§ **TASK STATEMENT**
Repeat the whole listing exactly.

§ **PROVIDED MATERIAL**
========

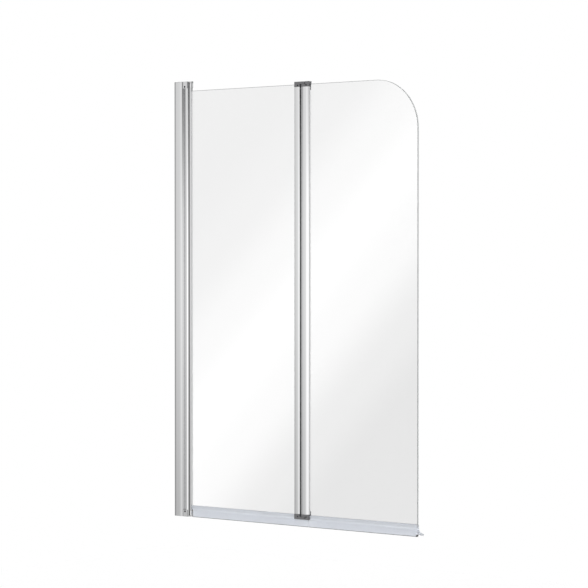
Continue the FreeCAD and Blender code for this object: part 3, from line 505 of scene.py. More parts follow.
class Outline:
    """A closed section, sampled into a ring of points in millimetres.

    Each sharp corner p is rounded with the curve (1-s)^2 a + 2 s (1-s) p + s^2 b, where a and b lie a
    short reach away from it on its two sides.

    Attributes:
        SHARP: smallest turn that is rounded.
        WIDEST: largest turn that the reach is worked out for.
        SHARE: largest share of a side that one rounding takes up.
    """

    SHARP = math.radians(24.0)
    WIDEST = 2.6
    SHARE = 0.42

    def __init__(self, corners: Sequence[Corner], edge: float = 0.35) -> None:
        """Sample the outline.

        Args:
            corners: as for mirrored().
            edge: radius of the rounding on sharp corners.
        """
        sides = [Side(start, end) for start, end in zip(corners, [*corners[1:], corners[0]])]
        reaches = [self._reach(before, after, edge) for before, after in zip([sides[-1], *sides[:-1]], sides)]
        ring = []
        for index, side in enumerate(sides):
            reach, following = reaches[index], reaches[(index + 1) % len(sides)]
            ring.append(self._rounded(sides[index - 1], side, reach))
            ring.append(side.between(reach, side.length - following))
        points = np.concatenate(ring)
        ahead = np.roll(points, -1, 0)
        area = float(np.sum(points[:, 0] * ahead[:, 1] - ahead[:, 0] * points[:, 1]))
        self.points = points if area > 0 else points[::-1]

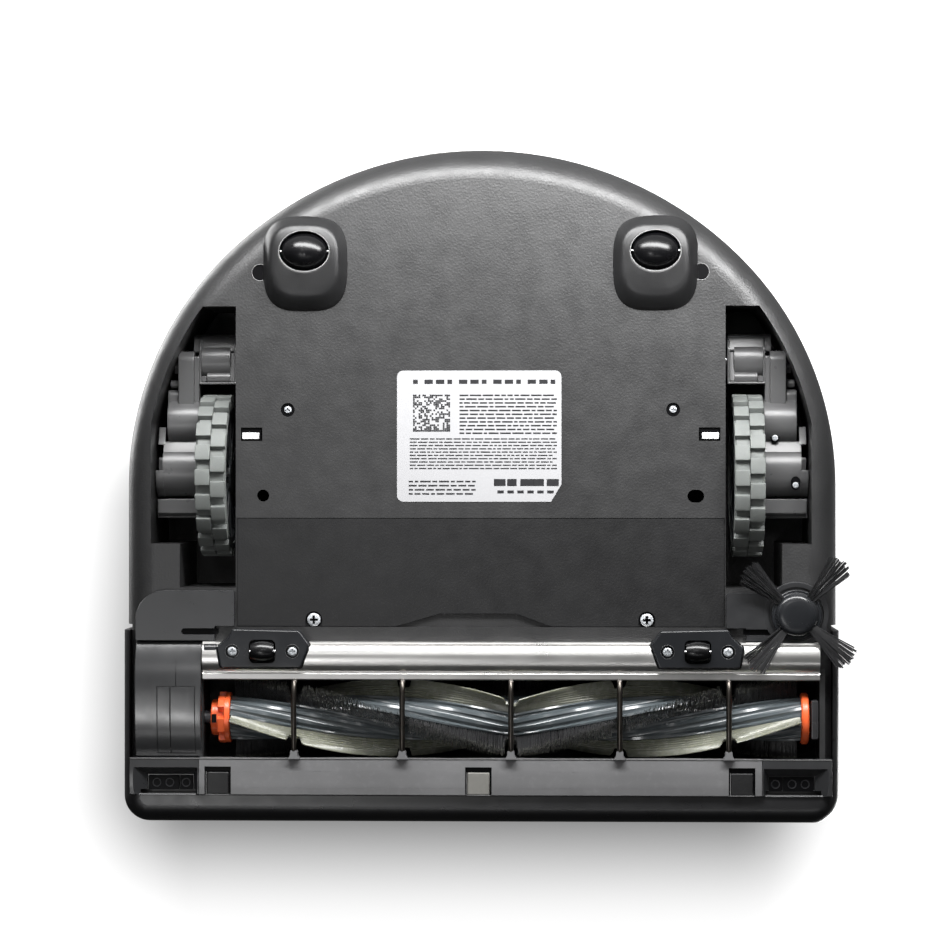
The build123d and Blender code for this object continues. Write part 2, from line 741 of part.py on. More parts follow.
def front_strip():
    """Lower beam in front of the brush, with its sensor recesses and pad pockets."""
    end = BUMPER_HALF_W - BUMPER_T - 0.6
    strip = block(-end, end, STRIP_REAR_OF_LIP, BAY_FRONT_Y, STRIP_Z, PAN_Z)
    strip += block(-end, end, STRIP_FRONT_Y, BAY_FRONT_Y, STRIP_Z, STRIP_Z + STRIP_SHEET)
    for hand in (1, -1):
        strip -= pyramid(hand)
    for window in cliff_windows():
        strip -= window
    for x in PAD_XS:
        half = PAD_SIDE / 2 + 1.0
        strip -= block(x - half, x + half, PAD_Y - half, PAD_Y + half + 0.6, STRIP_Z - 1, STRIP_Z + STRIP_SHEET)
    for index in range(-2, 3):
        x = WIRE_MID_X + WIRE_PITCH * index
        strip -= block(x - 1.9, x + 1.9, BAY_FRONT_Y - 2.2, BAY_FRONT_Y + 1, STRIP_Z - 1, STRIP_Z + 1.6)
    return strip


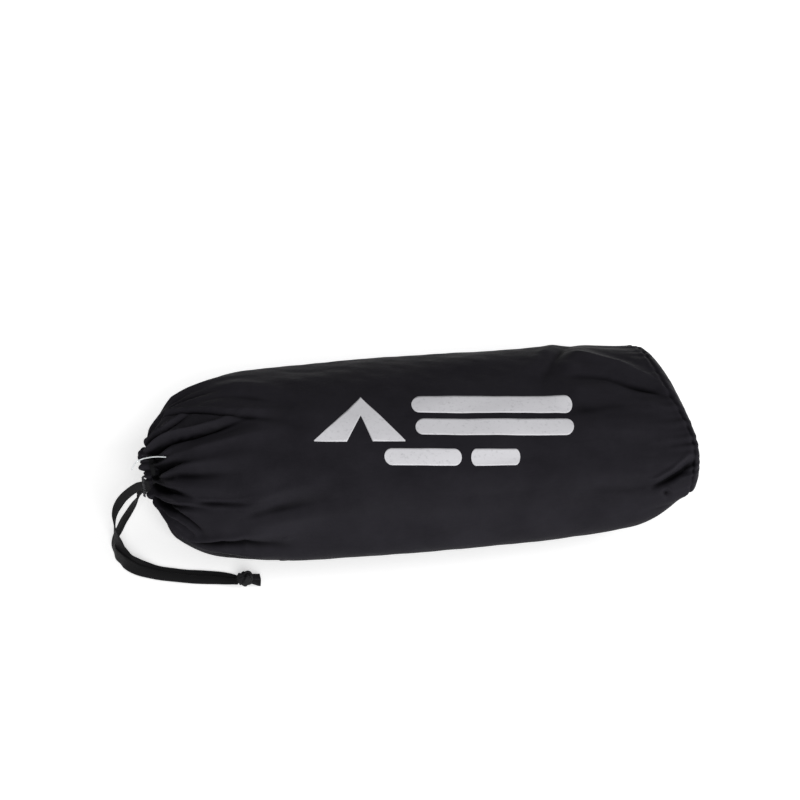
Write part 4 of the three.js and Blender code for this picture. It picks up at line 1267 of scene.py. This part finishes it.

========

§ **OUTPUT**
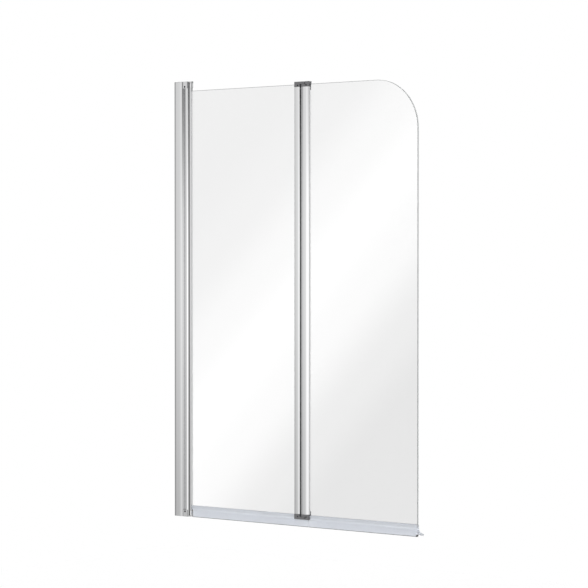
Continue the FreeCAD and Blender code for this object: part 3, from line 505 of scene.py. More parts follow.
class Outline:
    """A closed section, sampled into a ring of points in millimetres.

    Each sharp corner p is rounded with the curve (1-s)^2 a + 2 s (1-s) p + s^2 b, where a and b lie a
    short reach away from it on its two sides.

    Attributes:
        SHARP: smallest turn that is rounded.
        WIDEST: largest turn that the reach is worked out for.
        SHARE: largest share of a side that one rounding takes up.
    """

    SHARP = math.radians(24.0)
    WIDEST = 2.6
    SHARE = 0.42

    def __init__(self, corners: Sequence[Corner], edge: float = 0.35) -> None:
        """Sample the outline.

        Args:
            corners: as for mirrored().
            edge: radius of the rounding on sharp corners.
        """
        sides = [Side(start, end) for start, end in zip(corners, [*corners[1:], corners[0]])]
        reaches = [self._reach(before, after, edge) for before, after in zip([sides[-1], *sides[:-1]], sides)]
        ring = []
        for index, side in enumerate(sides):
            reach, following = reaches[index], reaches[(index + 1) % len(sides)]
            ring.append(self._rounded(sides[index - 1], side, reach))
            ring.append(side.between(reach, side.length - following))
        points = np.concatenate(ring)
        ahead = np.roll(points, -1, 0)
        area = float(np.sum(points[:, 0] * ahead[:, 1] - ahead[:, 0] * points[:, 1]))
        self.points = points if area > 0 else points[::-1]

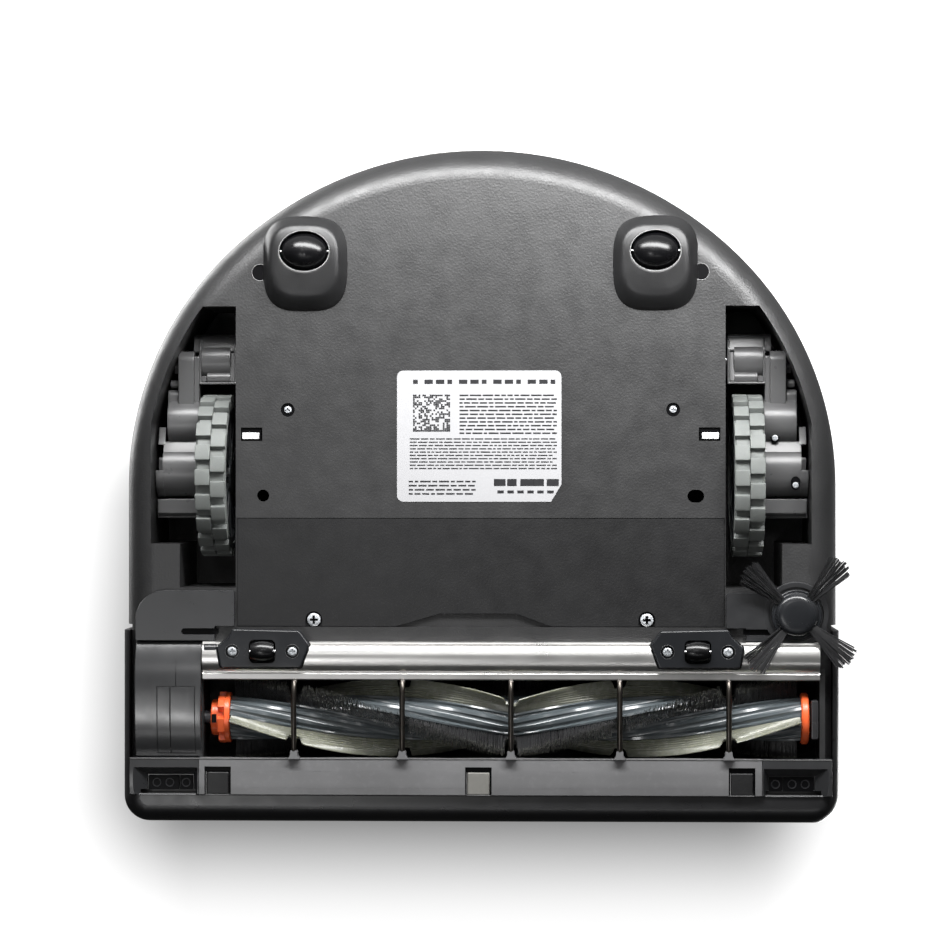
The build123d and Blender code for this object continues. Write part 2, from line 741 of part.py on. More parts follow.
def front_strip():
    """Lower beam in front of the brush, with its sensor recesses and pad pockets."""
    end = BUMPER_HALF_W - BUMPER_T - 0.6
    strip = block(-end, end, STRIP_REAR_OF_LIP, BAY_FRONT_Y, STRIP_Z, PAN_Z)
    strip += block(-end, end, STRIP_FRONT_Y, BAY_FRONT_Y, STRIP_Z, STRIP_Z + STRIP_SHEET)
    for hand in (1, -1):
        strip -= pyramid(hand)
    for window in cliff_windows():
        strip -= window
    for x in PAD_XS:
        half = PAD_SIDE / 2 + 1.0
        strip -= block(x - half, x + half, PAD_Y - half, PAD_Y + half + 0.6, STRIP_Z - 1, STRIP_Z + STRIP_SHEET)
    for index in range(-2, 3):
        x = WIRE_MID_X + WIRE_PITCH * index
        strip -= block(x - 1.9, x + 1.9, BAY_FRONT_Y - 2.2, BAY_FRONT_Y + 1, STRIP_Z - 1, STRIP_Z + 1.6)
    return strip


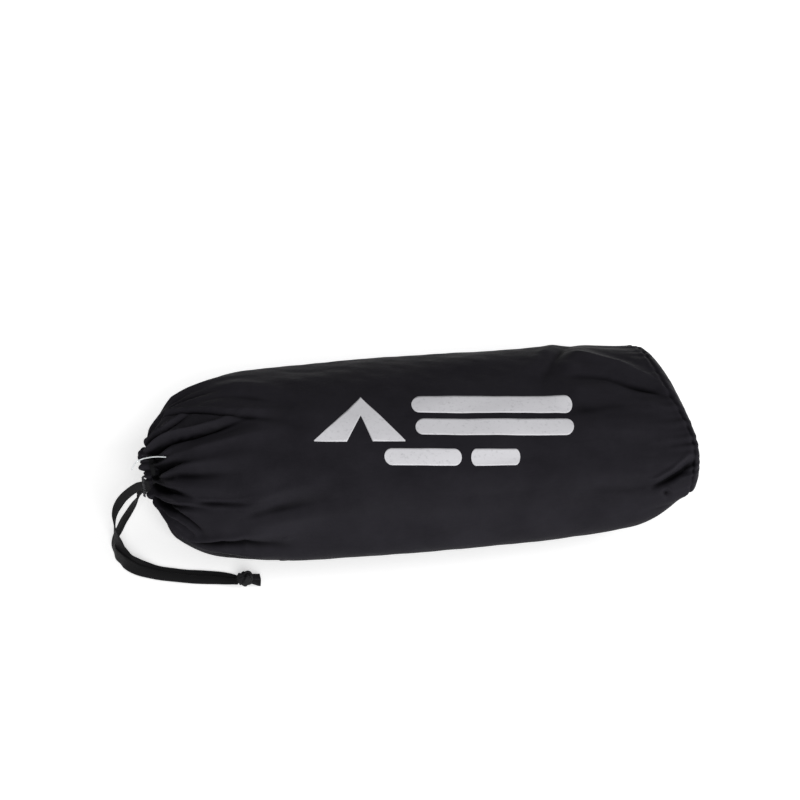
Write part 4 of the three.js and Blender code for this picture. It picks up at line 1267 of scene.py. This part finishes it.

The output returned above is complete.